Dua landasan hukum digunakan dalam penelitian ini yaitu UU 30/2014 tentang administrasi pemerintahan dan panduan konflik penyelenggara negara.
Pada UU administrasi pemerintahan disentuh mengenai kondisi pejabat yang memiliki konflik pribadi dengan wewenangnya sebagai pejabat yang dapat memengaruhi kualitas dan netralitas posisi dia sebagai pejabat publik.

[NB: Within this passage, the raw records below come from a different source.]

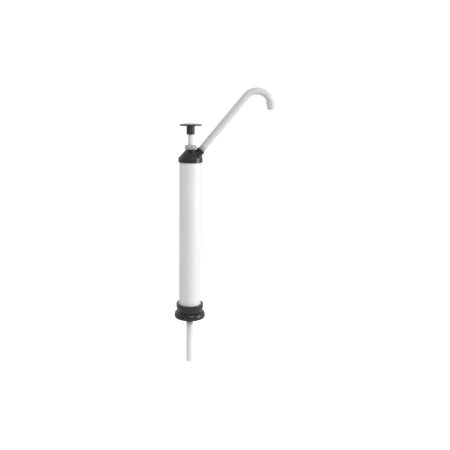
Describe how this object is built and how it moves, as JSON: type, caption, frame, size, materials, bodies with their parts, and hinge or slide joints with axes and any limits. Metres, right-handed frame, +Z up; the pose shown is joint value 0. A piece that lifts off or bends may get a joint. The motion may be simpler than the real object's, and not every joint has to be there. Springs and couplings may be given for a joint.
{
  "type": "plunger hand pump",
  "caption": "Upright plunger lift pump with palm knob, barrel, swivelling hook spout, screw collar for a drum neck, foot valve and dip tube.",
  "frame": {"origin": "centre of the gasket face that seals on the drum neck's rim, on the barrel's axis", "axes": "+Z up along the barrel and plunger axis, +X towards the spout"},
  "size_m": [0.2651, 0.0854, 0.7634],
  "materials": {
    "black_plastic": "satin moulded polypropylene",
    "white_pvc": "glossy extruded PVC",
    "rod_plastic": "smooth extruded PVC rod",
    "clear_tube": "translucent natural polyethylene",
    "gland_plastic": "grey translucent nylon",
    "seal_rubber": "matte nitrile rubber",
    "valve_plastic": "natural acetal",
    "stainless": "satin stainless steel",
    "brass": "turned brass"
  },
  "bodies": {
    "housing": {"barrel": "white_pvc", "barrel_seal": "seal_rubber", "base_cup": "black_plastic", "cap_seal": "seal_rubber", "collar_gasket": "seal_rubber", "dip_tube": "clear_tube", "foot_valve_body": "black_plastic", "foot_valve_cage": "valve_plastic", "gland_nut": "gland_plastic", "gland_packing": "seal_rubber", "gland_washer": "stainless", "spout_nut": "black_plastic", "spout_seal": "seal_rubber", "top_cap": "black_plastic", "valve_body_seal": "seal_rubber"},
    "collar": {"screw_collar": "black_plastic"},
    "spout": {"spout": "clear_tube", "spout_nozzle": "clear_tube", "spout_spigot": "black_plastic"},
    "cup_slide": {"piston_cup": "seal_rubber"},
    "plunger": {"piston_rod": "rod_plastic", "handle_knob": "black_plastic", "handle_screw": "stainless", "handle_plug": "black_plastic", "rod_insert": "brass", "rod_bumper": "seal_rubber", "valve_stop_washer": "stainless", "piston_body": "valve_plastic", "piston_follower": "valve_plastic", "piston_nut": "stainless"},
    "piston_valve": {"piston_valve_disc": "seal_rubber"},
    "foot_valve": {"foot_valve_poppet": "valve_plastic"}
  },
  "joints": [
    {"name": "plunger_slide", "type": "slide", "parent": "housing", "child": "cup_slide", "axis": [0, 0, 1], "range_m": [-0.0265, 0.343]},
    {"name": "plunger_turn", "type": "hinge", "parent": "cup_slide", "child": "plunger", "pos_m": [0, 0, 0.075], "axis": [0, 0, 1], "continuous": true},
    {"name": "piston_valve_lift", "type": "slide", "parent": "plunger", "child": "piston_valve", "axis": [0, 0, 1], "range_m": [0, 0.0036]},
    {"name": "foot_valve_lift", "type": "slide", "parent": "housing", "child": "foot_valve", "axis": [0, 0, 1], "range_m": [0, 0.005]},
    {"name": "collar_turn", "type": "hinge", "parent": "housing", "child": "collar", "pos_m": [0, 0, 0.005], "axis": [0, 0, 1], "continuous": true},
    {"name": "spout_turn", "type": "hinge", "parent": "housing", "child": "spout", "pos_m": [0.029, 0, 0.458], "axis": [0.6361, 0, 0.7716], "continuous": true}
  ]
}
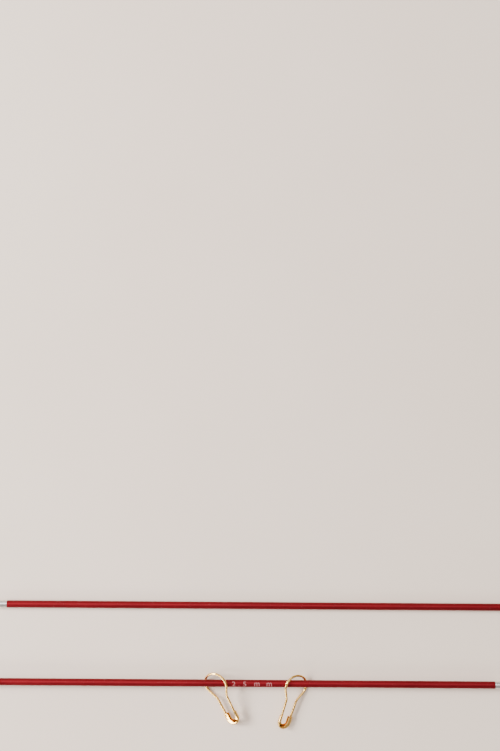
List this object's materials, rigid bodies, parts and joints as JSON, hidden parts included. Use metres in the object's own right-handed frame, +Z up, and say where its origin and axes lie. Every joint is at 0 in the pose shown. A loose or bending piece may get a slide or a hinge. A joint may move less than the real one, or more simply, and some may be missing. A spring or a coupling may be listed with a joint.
{
  "type": "double pointed needles",
  "caption": "Slim double pointed knitting needles with red anodised rods and silver tips; pear-shaped brass pin markers hang on one of them.",
  "frame": {"origin": "on the table, under the middle of the set's bounding box", "axes": "+X along the needles, +Y from the needle with the markers to the other one, +Z up from the table"},
  "size_m": [0.2046, 0.044, 0.0049],
  "materials": {
    "red_anodised": "satin red anodising over a drawn rod",
    "nickel_tip": "polished nickel plate",
    "brass_wire": "bright drawn wire",
    "brass_cap": "bright folded sheet"
  },
  "bodies": {
    "heel_needle": {"heel_needle_shaft": "red_anodised", "heel_needle_left_tip": "nickel_tip", "heel_needle_right_tip": "nickel_tip"},
    "instep_needle": {"instep_needle_shaft": "red_anodised", "instep_needle_left_tip": "nickel_tip", "instep_needle_right_tip": "nickel_tip"},
    "left_marker": {"left_marker_fixed_wire": "brass_wire", "left_marker_cap": "brass_cap"},
    "left_marker_pin": {"left_marker_pin_wire": "brass_wire"},
    "right_marker": {"right_marker_fixed_wire": "brass_wire", "right_marker_cap": "brass_cap"},
    "right_marker_pin": {"right_marker_pin_wire": "brass_wire"}
  },
  "joints": [
    {"name": "instep_needle_slide", "type": "slide", "parent": "heel_needle", "child": "instep_needle", "axis": [1, 0, 0], "range_m": [-0.058, 0.052]},
    {"name": "left_marker_swing", "type": "hinge", "parent": "heel_needle", "child": "left_marker", "pos_m": [-0.0098, -0.00592, 0.00259], "axis": [-1, 0, 0], "continuous": true},
    {"name": "left_marker_pin_release", "type": "hinge", "parent": "left_marker", "child": "left_marker_pin", "pos_m": [-0.01384, -0.00285, 0.00267], "axis": [-0.3225, -0.1125, -0.9399], "range_deg": [0, 25], "stiffness_Nm_per_rad": 0.01, "springref_deg": -5.73},
    {"name": "right_marker_swing", "type": "hinge", "parent": "heel_needle", "child": "right_marker", "pos_m": [0.0143, -0.00592, 0.00259], "axis": [-1, 0, 0], "continuous": true},
    {"name": "right_marker_pin_release", "type": "hinge", "parent": "right_marker", "child": "right_marker_pin", "pos_m": [0.01698, -0.00318, 0.00267], "axis": [-0.3364, 0.0576, 0.94], "range_deg": [0, 25], "stiffness_Nm_per_rad": 0.01, "springref_deg": -5.73}
  ]
}
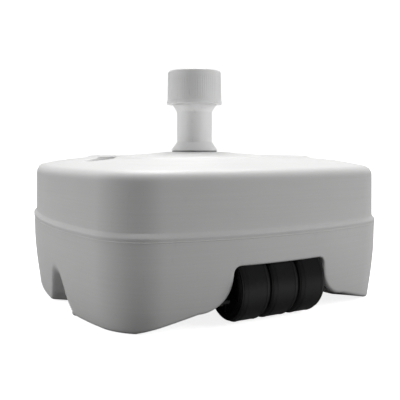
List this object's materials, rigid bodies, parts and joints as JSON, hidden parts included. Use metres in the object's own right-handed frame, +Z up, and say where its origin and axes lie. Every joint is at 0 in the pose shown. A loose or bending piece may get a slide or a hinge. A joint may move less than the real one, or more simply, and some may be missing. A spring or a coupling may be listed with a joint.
{
  "type": "parasol base",
  "caption": "Low rounded-square parasol base: hollow fillable tank, neck tube with a hand-tightened clamp nut, sunk screw filler cap and a roller under one side.",
  "frame": {"origin": "centre of the base on the ground, on the axis of the pole socket", "axes": "+Z up along the pole, -Y towards the roller side, +X to the right seen from the roller side"},
  "size_m": [0.4928, 0.5004, 0.351],
  "materials": {
    "tank_white": "satin moulded polyethylene",
    "neck_white": "satin moulded polypropylene",
    "nut_white": "fine ribbed moulded polypropylene",
    "cap_white": "satin moulded polypropylene",
    "collet_nylon": "natural nylon",
    "under_plastic": "grey moulded polypropylene",
    "wheel_black": "semi-gloss black moulded polyethylene",
    "bracket_black": "black moulded nylon",
    "seal_rubber": "soft black rubber",
    "zinc_steel": "bright zinc plated"
  },
  "bodies": {
    "base": {"tank": "tank_white", "pole_tube": "neck_white", "tube_gasket": "seal_rubber", "tube_washer": "zinc_steel", "tube_nut": "under_plastic", "axle": "zinc_steel", "wheel_washers": "collet_nylon", "axle_bracket_left": "bracket_black", "axle_bracket_right": "bracket_black", "bracket_screws": "zinc_steel"},
    "left_wheel": {"wheel_left": "wheel_black"},
    "middle_wheel": {"wheel_middle": "wheel_black"},
    "right_wheel": {"wheel_right": "wheel_black"},
    "clamp_sleeve": {"collet": "collet_nylon", "slip_ring": "collet_nylon"},
    "hand_nut": {"clamp_nut": "nut_white"},
    "cap_gasket": {"cap_seal": "seal_rubber"},
    "cap": {"filler_cap": "cap_white"}
  },
  "joints": [
    {"name": "left_wheel_spin", "type": "hinge", "parent": "base", "child": "left_wheel", "pos_m": [0, -0.206, 0.0489], "axis": [1, 0, 0], "continuous": true},
    {"name": "middle_wheel_spin", "type": "hinge", "parent": "base", "child": "middle_wheel", "pos_m": [0, -0.206, 0.0489], "axis": [1, 0, 0], "continuous": true},
    {"name": "right_wheel_spin", "type": "hinge", "parent": "base", "child": "right_wheel", "pos_m": [0, -0.206, 0.0489], "axis": [1, 0, 0], "continuous": true},
    {"name": "collet_rise", "type": "slide", "parent": "base", "child": "clamp_sleeve", "axis": [0, 0, 1], "range_m": [0, 0.008]},
    {"name": "nut_turn", "type": "hinge", "parent": "clamp_sleeve", "child": "hand_nut", "pos_m": [0, 0, 0.32], "axis": [0, 0, 1], "range_deg": [0, 480]},
    {"name": "cap_rise", "type": "slide", "parent": "base", "child": "cap_gasket", "axis": [0, 0, 1], "range_m": [0, 0.008]},
    {"name": "cap_turn", "type": "hinge", "parent": "cap_gasket", "child": "cap", "pos_m": [-0.15, -0.006, 0.2], "axis": [0, 0, 1], "range_deg": [0, 720]}
  ],
  "couplings": [
    {"joint": "collet_rise", "follows": "nut_turn", "m_per_rad": 0.00095493},
    {"joint": "cap_rise", "follows": "cap_turn", "m_per_rad": 0.00063662}
  ]
}
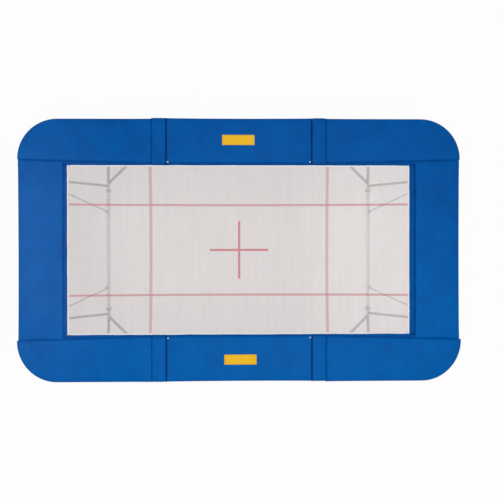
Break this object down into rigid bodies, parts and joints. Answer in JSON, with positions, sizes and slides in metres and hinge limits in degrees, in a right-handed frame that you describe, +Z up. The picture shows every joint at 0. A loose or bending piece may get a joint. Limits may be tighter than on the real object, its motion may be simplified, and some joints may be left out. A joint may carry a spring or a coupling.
{
  "type": "folding trampoline",
  "caption": "Rectangular folding trampoline: woven bed hung on springs inside a padded steel frame, ends that fold over the middle and folding legs with braces.",
  "frame": {"origin": "on the floor under the middle of the bed", "axes": "+X along the length to the right end, +Y across to the back long side, +Z up"},
  "size_m": [5.2498, 3.126, 1.18],
  "materials": {
    "frame_zinc": "galvanised, satin",
    "hinge_steel": "zinc plated, satin",
    "spring_steel": "zinc plated wire",
    "ring_steel": "zinc plated wire",
    "bed_nylon": "woven, slightly see-through",
    "pad_vinyl": "coated fabric, satin",
    "cover_vinyl": "coated fabric, satin",
    "foot_rubber": "matt"
  },
  "bodies": {
    "centre_frame": {"side_rail_front": "frame_zinc", "side_rail_back": "frame_zinc", "hinge_forks": "hinge_steel", "hinge_pins": "hinge_steel", "leg_brackets": "hinge_steel", "leg_bolts": "frame_zinc", "spring_pins_middle": "frame_zinc", "springs_middle_front": "spring_steel", "springs_middle_back": "spring_steel", "bed_middle": "bed_nylon", "bed_rings_middle": "ring_steel", "pad_front": "pad_vinyl", "pad_back": "pad_vinyl", "fold_cover_left_front": "cover_vinyl", "fold_cover_left_back": "cover_vinyl", "fold_cover_right_front": "cover_vinyl", "fold_cover_right_back": "cover_vinyl"},
    "end_frame_left": {"end_rail_left": "frame_zinc", "hinge_tongues_left": "hinge_steel", "spring_pins_left": "frame_zinc", "springs_left_front": "spring_steel", "springs_left_back": "spring_steel", "springs_left_end": "spring_steel", "bed_left": "bed_nylon", "bed_rings_left": "ring_steel", "pad_left_end": "pad_vinyl", "pad_left_corner_front": "pad_vinyl", "pad_left_corner_back": "pad_vinyl", "brace_brackets_left": "hinge_steel", "brace_bolts_left": "frame_zinc"},
    "leg_left": {"floor_bar_left": "frame_zinc", "leg_inner_arms_left": "frame_zinc", "leg_outer_arms_left": "frame_zinc", "leg_cups_left": "frame_zinc", "feet_left": "foot_rubber"},
    "end_frame_right": {"end_rail_right": "frame_zinc", "hinge_tongues_right": "hinge_steel", "spring_pins_right": "frame_zinc", "springs_right_front": "spring_steel", "springs_right_back": "spring_steel", "springs_right_end": "spring_steel", "bed_right": "bed_nylon", "bed_rings_right": "ring_steel", "pad_right_end": "pad_vinyl", "pad_right_corner_front": "pad_vinyl", "pad_right_corner_back": "pad_vinyl", "brace_brackets_right": "hinge_steel", "brace_bolts_right": "frame_zinc"},
    "leg_right": {"floor_bar_right": "frame_zinc", "leg_inner_arms_right": "frame_zinc", "leg_outer_arms_right": "frame_zinc", "leg_cups_right": "frame_zinc", "feet_right": "foot_rubber"},
    "brace_left_front": {"brace_left_front": "frame_zinc"},
    "brace_left_back": {"brace_left_back": "frame_zinc"},
    "brace_right_front": {"brace_right_front": "frame_zinc"},
    "brace_right_back": {"brace_right_back": "frame_zinc"}
  },
  "joints": [
    {"name": "fold_left", "type": "hinge", "parent": "centre_frame", "child": "end_frame_left", "pos_m": [-0.957, 0, 1.161], "axis": [0, 1, 0], "range_deg": [0, 180], "deforming": ["fold_cover_left_front", "fold_cover_left_back"]},
    {"name": "fold_right", "type": "hinge", "parent": "centre_frame", "child": "end_frame_right", "pos_m": [0.957, 0, 1.161], "axis": [0, -1, 0], "range_deg": [0, 150], "deforming": ["fold_cover_right_front", "fold_cover_right_back"]},
    {"name": "leg_fold_left", "type": "hinge", "parent": "centre_frame", "child": "leg_left", "pos_m": [-0.915, 0, 1.048], "axis": [0, -1, 0], "range_deg": [0, 128]},
    {"name": "leg_fold_right", "type": "hinge", "parent": "centre_frame", "child": "leg_right", "pos_m": [0.915, 0, 1.048], "axis": [0, 1, 0], "range_deg": [0, 108]},
    {"name": "brace_swing_left_front", "type": "hinge", "parent": "end_frame_left", "child": "brace_left_front", "pos_m": [-2.51, -0.864, 1.05], "axis": [0, -1, 0], "range_deg": [0, 52]},
    {"name": "brace_swing_left_back", "type": "hinge", "parent": "end_frame_left", "child": "brace_left_back", "pos_m": [-2.51, 0.864, 1.05], "axis": [0, -1, 0], "range_deg": [0, 52]},
    {"name": "brace_swing_right_front", "type": "hinge", "parent": "end_frame_right", "child": "brace_right_front", "pos_m": [2.51, -0.864, 1.05], "axis": [0, 1, 0], "range_deg": [0, 52]},
    {"name": "brace_swing_right_back", "type": "hinge", "parent": "end_frame_right", "child": "brace_right_back", "pos_m": [2.51, 0.864, 1.05], "axis": [0, 1, 0], "range_deg": [0, 52]}
  ]
}
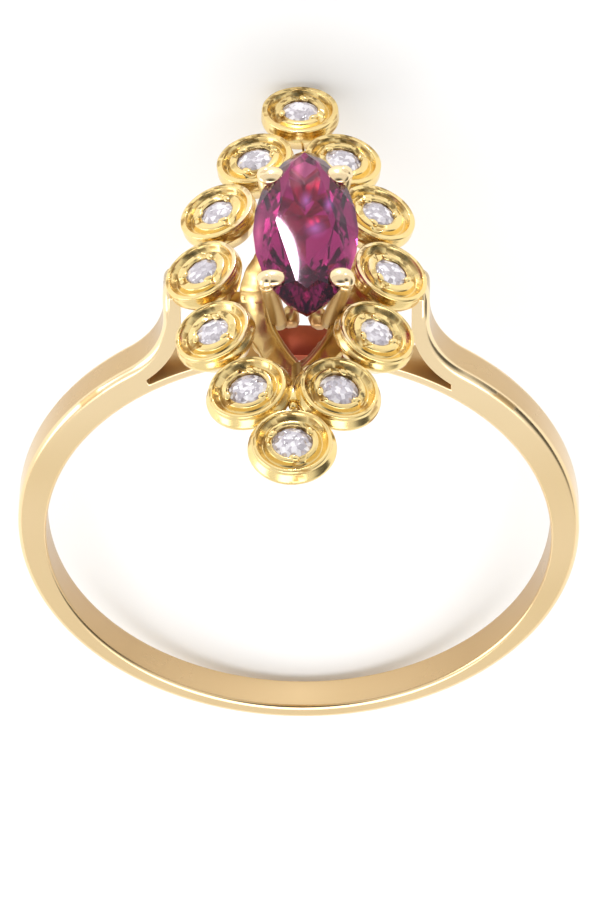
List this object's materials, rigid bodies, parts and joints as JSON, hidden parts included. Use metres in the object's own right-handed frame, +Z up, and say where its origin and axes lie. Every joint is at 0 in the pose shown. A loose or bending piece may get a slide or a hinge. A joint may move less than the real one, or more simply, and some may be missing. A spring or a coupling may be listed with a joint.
{
  "type": "navette ring",
  "caption": "Gold finger ring with a raised marquise stone in claws inside a lozenge of small round stones in collets, on a slim band with forked shoulders.",
  "frame": {"origin": "on the surface that the ring rests on, under the centre of its bounding box", "axes": "the ring lies on its side: +Z is up, +Y runs from the head to the back of the band, and +X runs across the finger; the finger hole's axis leans about 22 degrees from +Z towards +Y"},
  "size_m": [0.0188, 0.0232, 0.0169],
  "materials": {
    "gold": "polished yellow gold, worn satin in the recesses",
    "ruby": "faceted and polished",
    "diamond": "faceted and polished"
  },
  "bodies": {
    "root": {"gold_mount": "gold", "ruby": "ruby", "diamond_01": "diamond", "diamond_02": "diamond", "diamond_03": "diamond", "diamond_04": "diamond", "diamond_05": "diamond", "diamond_06": "diamond", "diamond_07": "diamond", "diamond_08": "diamond", "diamond_09": "diamond", "diamond_10": "diamond", "diamond_11": "diamond", "diamond_12": "diamond"}
  },
  "joints": []
}
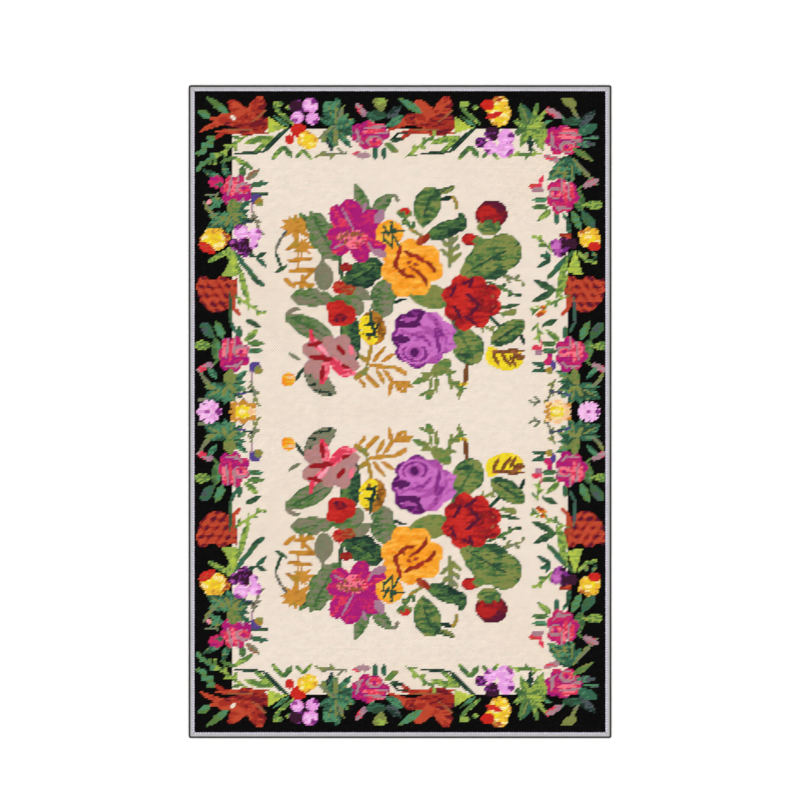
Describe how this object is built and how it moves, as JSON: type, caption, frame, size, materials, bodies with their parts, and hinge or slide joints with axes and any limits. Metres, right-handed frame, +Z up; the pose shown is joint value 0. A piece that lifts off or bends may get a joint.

Bahwa pejabat yang berpotensi memiliki konflik kepentingan dilarang membuat keputusan dalam penyusunan suatu peraturan.
"Ketika mengetahui dirinya dengan jabatan publik yang melekat padanya, sedangkan dia mengetahui bahwa ada afiliasi bisnisnya yang harus dideklarasikan, sesuai peraturan tersebut seharusnya dia tidak ikut mengambil keputusan," tegasnya.
Riset ini bertujuan mengajak masyarakat untuk lebih peduli terhadap proses pembentukan peraturan yang menyangkut kepentingan publik, agar tidak terjadi penyalahgunaan kewenangan para pejabat publik untuk kepentingan pribadinya.
Pada pemaparan hasil riset ini dihadirkan penanggap Seira Tamara dari Divisi Korupsi Politik ICW, Mathur Husyairi selaku anggota DPRD Jatim dari Partai Bulan Bintang, dan Umar Solahuddin sebagai Direktur Eksekutif Parliament Watch Jatim.